— Excerpted data —

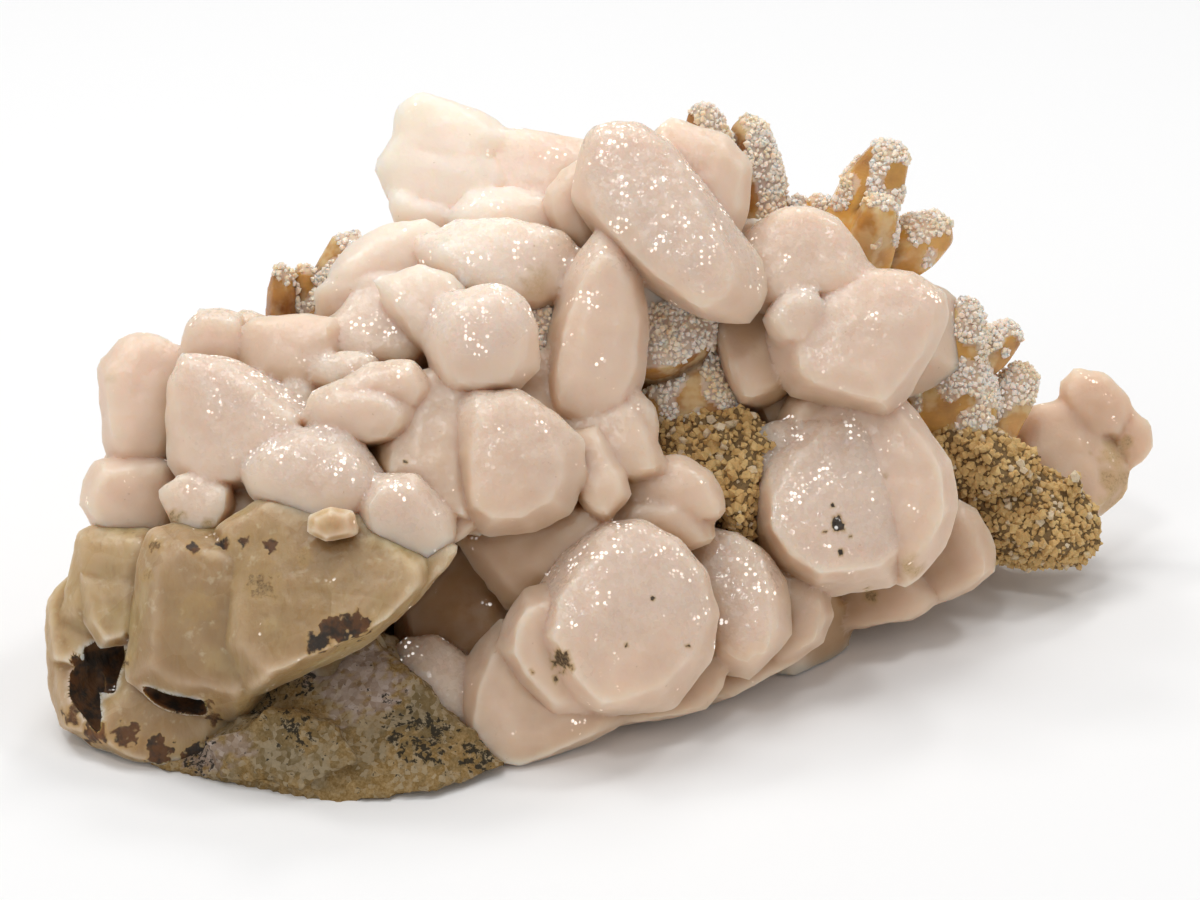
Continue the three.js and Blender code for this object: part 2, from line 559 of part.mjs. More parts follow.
// Calcite pair at the right end.
const rightPair = [
  crystal(54, [101.6, 43.4], [103.4, 40.9], [106.5, 40.1], [108.8, 41.6], [110.4, 43.8],
    [112.7, 46.5], [112, 49], [110, 51], [106, 49.6], [102.4, 46]),
  crystal(57, [106.3, 38.4], [107.6, 37.2], [110.5, 37.6], [112.4, 39.4], [113, 41.5],
    [112, 43.2], [109.6, 43.4], [107.6, 41.4]),
  crystal(56, [112, 41.6], [113.4, 40.8], [115, 42.4], [115.3, 44.5], [114.4, 46], [112.9, 46.7],
    [111.6, 44.4]),
];

const drawn = (crystals, from = 0, tailLength) =>
  crystals.map((one, i) => crystalPoints(one, from + i, tailLength));

// Small rounded crystals that coat the upper side of each prism, from a share of its length to
// near its tip, and sit close to its faces.
const COAT_SIZE = 1.7;
const COAT_SIZES = [0.8, 0.6]; // the least size and how much more there may be, as shares
const COAT_PER_PRISM = 3;
const COAT_START = 0.38;
const COAT_LENGTH = 0.6;
const COAT_CLOSENESS = 0.92;
const COAT_SPREAD = 2.2; // around the prism, in radians
const COAT_UP = new THREE.Vector3(0, -0.25, 1);
const TIP_START = 0.64; // from this share of its length on, a prism narrows towards its tip
const TIP_WIDTH = 0.42;
const GRAIN_CORNERS = 6;
const COAT_ROUGHNESS = 0.2;

function coat(prisms, seed) {
  const random = makeRandom(seed);
  return prisms.flatMap(([foot, tip, radius]) => {
    const from = place(...foot);
    const to = place(...tip);
    const axis = to.clone().sub(from);
    const up = COAT_UP.clone().projectOnPlane(axis.clone().normalize()).normalize();
    const side = axis.clone().cross(up).normalize();
    return Array.from({ length: COAT_PER_PRISM }, (_, i) => {
      const share = COAT_START + (COAT_LENGTH * (i + random() * 0.6)) / COAT_PER_PRISM;
      const narrowed = Math.min(1, (TIP_START + TIP_WIDTH - share) / TIP_WIDTH);
      const width = radius * narrowed * COAT_CLOSENESS;
      const angle = (random() - 0.5) * COAT_SPREAD;
      const at = from
        .clone()
        .addScaledVector(axis, share)
        .addScaledVector(up, width * Math.cos(angle))
        .addScaledVector(side, width * Math.sin(angle));
      const size = COAT_SIZE * (COAT_SIZES[0] + COAT_SIZES[1] * random());
      return lumpPoints(at, [size, size, size], seed + i, GRAIN_CORNERS, COAT_ROUGHNESS);
    });
  });
}

function quartzPieces({ prisms, crystals }, seed) {
  return [
    ...prisms.map(([foot, tip, radius, twist]) =>
      quartzPoints(place(...foot), place(...tip), radius, THREE.MathUtils.degToRad(twist)),
    ),
    ...drawn(crystals, seed),
    ...coat(prisms, seed),
  ];
}

function slabPoints(outline) {
  const middle = middleOf(outline);
  return outline.flatMap(([x, y]) => [
    new THREE.Vector3(x, y, -SLAB_BELOW),
    new THREE.Vector3(
      middle[0] + (x - middle[0]) * SLAB_TOP_SHARE,
      middle[1] + (y - middle[1]) * SLAB_TOP_SHARE,
      SLAB_HEIGHT,
    ),
  ]);
}

// Grains that stand out of the crust, spread over the domed front of each of its lumps.
const GRAIN_SIZE = 2;
const GRAIN_SIZES = [0.7, 0.7];
const GRAINS_PER_LUMP = 8;
const GRAIN_ROUGHNESS = 0.3;
const DOME_TOP = 1.15;

function grains({ deep, outline }, seed) {
  const random = makeRandom(seed);
  const middle = middleOf(outline);
  const radius = meanRadius(outline);
  return Array.from({ length: GRAINS_PER_LUMP }, (_, i) => {
    const angle = i * GOLDEN_ANGLE;
    const share = Math.sqrt((i + 0.5) / GRAINS_PER_LUMP);
    const at = [
      middle[0] + Math.cos(angle) * share * radius,
      middle[1] + Math.sin(angle) * share * radius,
    ];
    const dome = FRONT_REACH * radius * STEP * (DOME_TOP - share ** 2);
    const size = GRAIN_SIZE * (GRAIN_SIZES[0] + GRAIN_SIZES[1] * random());
    const centre = seen(at, alongSight(middle[1], deep) - dome);
    return lumpPoints(centre, [size, size, size], seed + i, GRAIN_CORNERS, GRAIN_ROUGHNESS);
  });
}

const placed = (corners) => corners.map((at) => place(...at));

const rockPieces = [
  placed(rockFront),
  placed(rockLedge),
  slabPoints(rockSlab),
  ...rockBack.map(([at, radii], i) =>
    lumpPoints(
      new THREE.Vector3(...at),
      radii,
      SEEDS.rockBack + i,
      ROCK_CORNERS,
      ROCK_ROUGHNESS,
    ),
  ),
];
const crustPieces = (lumps, seed) => [
  ...drawn(lumps, seed),
  ...lumps.flatMap((one, i) => grains(one, seed + SEED_STRIDE * i)),
];
const clusterPieces = [
  ...drawn(clusterCrystals),
  ...clusterBody.map(([at, radius], i) =>
    lumpPoints(
      place(...at),
      [radius, radius, radius],
      SEEDS.body + i,
      BODY_CORNERS,
      BODY_ROUGHNESS,
    ),
  ),
  ...backCrystals(),
];

const rock = above(joined(rockPieces), 0);
const rockRoom = joined(rockPieces, GAP);
const pits = joined(drawn(stainedPits, SEEDS.pits, PIT_DEPTH));

const finishes = {
  wall_rock: { color: 0x776a55, roughness: 0.9 },
  iron_crust: { color: 0xa9823f, roughness: 0.95 },
  quartz: { color: 0xb98d55, roughness: 0.4 },
  calcite: { color: 0xe6d2c4, roughness: 0.5 },
  stained: { color: 0xc9ad80, roughness: 0.45 },
};

const specimen = new THREE.Group();

function addNode(name, solid, finish) {
  const { vertProperties, triVerts } = solid.getMesh();
  const geometry = new THREE.BufferGeometry();
  geometry.setAttribute("position", new THREE.BufferAttribute(vertProperties, 3));
  geometry.setIndex(new THREE.BufferAttribute(triVerts, 1));
  geometry.computeVertexNormals();
  const mesh = new THREE.Mesh(
    geometry,
    new THREE.MeshStandardMaterial({ ...finishes[finish], metalness: 0 }),
  );
  mesh.name = name;
  specimen.add(mesh);
}

addNode("wall_rock", largest(rock), "wall_rock");

// Each later piece is cut back from everything that is in place already.
let taken = rockRoom;

function addGrown(name, pieces, finish, hollows) {
  const whole = joined(pieces).subtract(taken);
  const solid = above(hollows ? whole.subtract(hollows) : whole, FOOT_CLEARANCE);
  addNode(name, largest(solid), finish);
  taken = taken.add(joined(pieces, GAP));
}

addGrown("iron_crust_right", crustPieces(crustRight, SEEDS.crustRight), "iron_crust");
addGrown("iron_crust_middle", crustPieces(crustMiddle, SEEDS.crustMiddle), "iron_crust");
Object.entries(quartzGroups).forEach(([name, group], i) => {
  addGrown(name, quartzPieces(group, SEEDS.quartz + SEED_STRIDE * i), "quartz");
});
addGrown("stained_calcite_block", drawn(stainedCrystals, SEEDS.stained), "stained", pits);
addGrown("calcite_pair_right", drawn(rightPair, SEEDS.pair), "calcite");
addGrown("calcite_cluster", clusterPieces, "calcite");

export default specimen;
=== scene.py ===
"""Dresses the solids of a calcite and quartz specimen: rounded milky calcite, golden quartz points
under a pale druse, a granular rusty crust and speckled wall rock, on a plain pale floor."""

import json
import math

import bmesh
import bpy
import numpy as np
from bpy.props import FloatProperty, FloatVectorProperty, IntProperty, PointerProperty
from mathutils import Matrix, Vector, noise
from mathutils.bvhtree import BVHTree

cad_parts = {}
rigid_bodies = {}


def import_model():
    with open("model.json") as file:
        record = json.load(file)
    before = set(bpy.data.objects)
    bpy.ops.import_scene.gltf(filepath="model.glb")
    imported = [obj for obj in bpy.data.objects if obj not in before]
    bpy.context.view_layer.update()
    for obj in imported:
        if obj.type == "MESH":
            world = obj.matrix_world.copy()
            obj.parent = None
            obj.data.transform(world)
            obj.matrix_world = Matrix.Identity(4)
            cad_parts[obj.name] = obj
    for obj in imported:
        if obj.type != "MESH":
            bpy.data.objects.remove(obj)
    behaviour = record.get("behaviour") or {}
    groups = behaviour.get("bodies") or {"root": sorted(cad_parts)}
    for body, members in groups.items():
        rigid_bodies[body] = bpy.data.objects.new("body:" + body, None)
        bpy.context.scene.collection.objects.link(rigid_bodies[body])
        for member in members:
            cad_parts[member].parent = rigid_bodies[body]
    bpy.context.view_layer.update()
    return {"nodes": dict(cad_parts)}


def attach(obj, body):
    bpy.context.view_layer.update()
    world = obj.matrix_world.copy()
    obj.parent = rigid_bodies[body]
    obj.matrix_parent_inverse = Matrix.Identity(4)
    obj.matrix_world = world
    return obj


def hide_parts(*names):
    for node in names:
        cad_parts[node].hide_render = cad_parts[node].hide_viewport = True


bl_info = {
    "name": "Calcite with quartz",
    "version": (1, 0, 0),
    "blender": (4, 5, 0),
    "location": "3D View > Sidebar > Specimen",
    "description": "Dresses a calcite and quartz specimen around its solids",
    "category": "Object",
}

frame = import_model()

MM = 0.001

# The sheet on which the front of the specimen is drawn, as it is seen from a little above. A place
# is [across, down] in steps of the sheet, with a depth in the same steps behind the foot.
STEP = 1.45 * MM
VIEW_TILT = math.radians(25)
VIEW_DISTANCE = 520 * MM
SHEET_MIDDLE = (60, 45)
SHEET_WIDTH = 120
SHEET_FOOT = 80.3
BOX_MIDDLE = (4 * MM, 49 * MM)

SIN, COS = math.sin(VIEW_TILT), math.cos(VIEW_TILT)
FOOT_DROP = (SHEET_FOOT - SHEET_MIDDLE[1]) * STEP
SHEET_CENTRE = Vector((-BOX_MIDDLE[0], FOOT_DROP * SIN - BOX_MIDDLE[1], FOOT_DROP * COS))
SIGHT = Vector((0, COS, -SIN))
SHEET_UP = Vector((0, SIN, COS))
EYE = SHEET_CENTRE - SIGHT * VIEW_DISTANCE


def along_sight(down, deep):
    """How far along the line of sight a place lies behind the sheet."""
    up = (SHEET_MIDDLE[1] - down) * STEP
    return (deep * STEP - FOOT_DROP * SIN - up * SIN) / (COS + up * SIN / VIEW_DISTANCE)


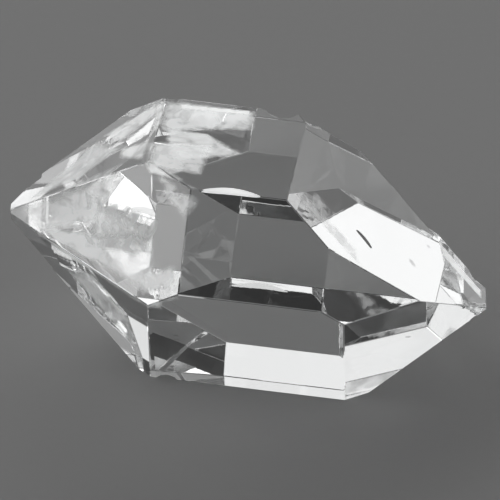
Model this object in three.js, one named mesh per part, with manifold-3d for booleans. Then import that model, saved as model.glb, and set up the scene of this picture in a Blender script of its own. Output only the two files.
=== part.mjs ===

— What the task requires —
Exactly as they appear, please write out the lines from the opening of the listing above down to the line containing "const COAT_ROUGHNESS = 0.2;", with both end lines included.

— Response to the exercise —
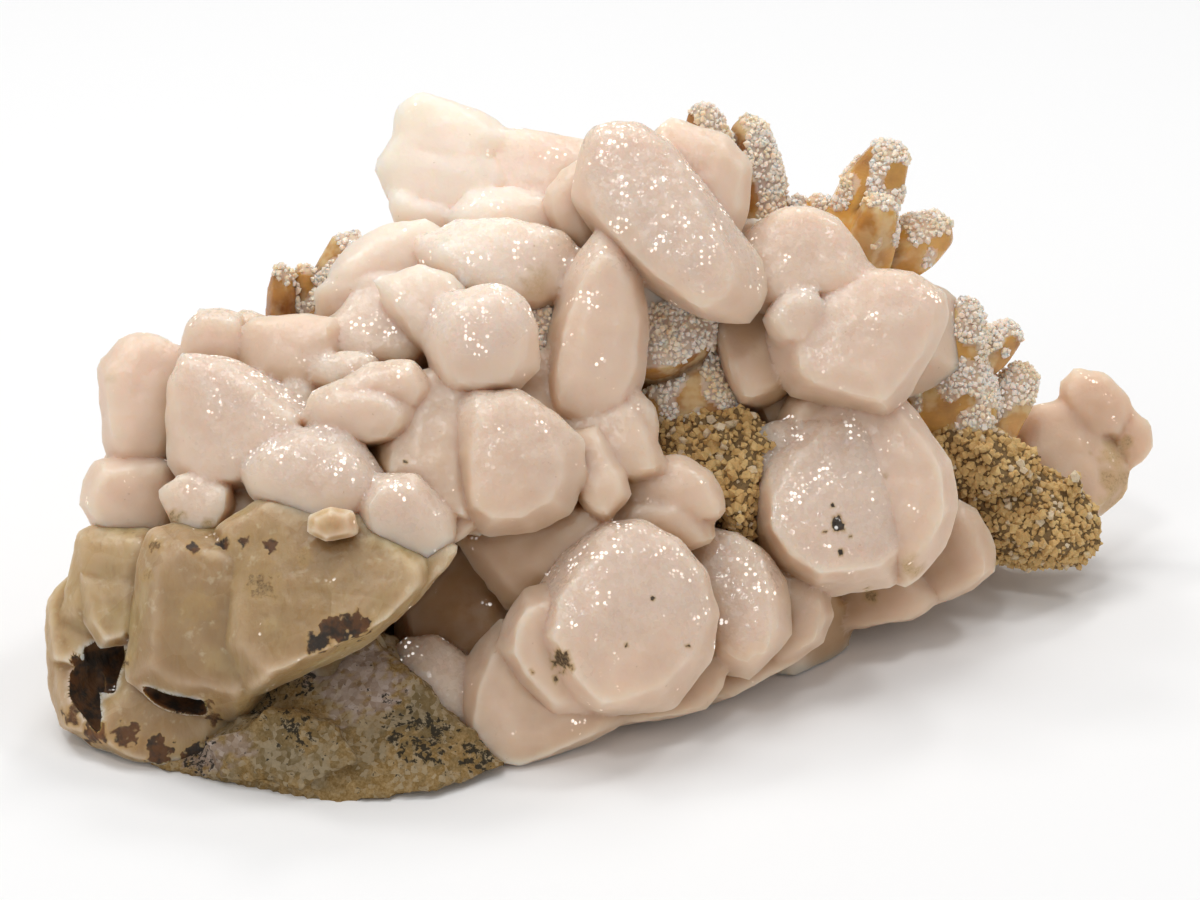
Continue the three.js and Blender code for this object: part 2, from line 559 of part.mjs. More parts follow.
// Calcite pair at the right end.
const rightPair = [
  crystal(54, [101.6, 43.4], [103.4, 40.9], [106.5, 40.1], [108.8, 41.6], [110.4, 43.8],
    [112.7, 46.5], [112, 49], [110, 51], [106, 49.6], [102.4, 46]),
  crystal(57, [106.3, 38.4], [107.6, 37.2], [110.5, 37.6], [112.4, 39.4], [113, 41.5],
    [112, 43.2], [109.6, 43.4], [107.6, 41.4]),
  crystal(56, [112, 41.6], [113.4, 40.8], [115, 42.4], [115.3, 44.5], [114.4, 46], [112.9, 46.7],
    [111.6, 44.4]),
];

const drawn = (crystals, from = 0, tailLength) =>
  crystals.map((one, i) => crystalPoints(one, from + i, tailLength));

// Small rounded crystals that coat the upper side of each prism, from a share of its length to
// near its tip, and sit close to its faces.
const COAT_SIZE = 1.7;
const COAT_SIZES = [0.8, 0.6]; // the least size and how much more there may be, as shares
const COAT_PER_PRISM = 3;
const COAT_START = 0.38;
const COAT_LENGTH = 0.6;
const COAT_CLOSENESS = 0.92;
const COAT_SPREAD = 2.2; // around the prism, in radians
const COAT_UP = new THREE.Vector3(0, -0.25, 1);
const TIP_START = 0.64; // from this share of its length on, a prism narrows towards its tip
const TIP_WIDTH = 0.42;
const GRAIN_CORNERS = 6;
const COAT_ROUGHNESS = 0.2;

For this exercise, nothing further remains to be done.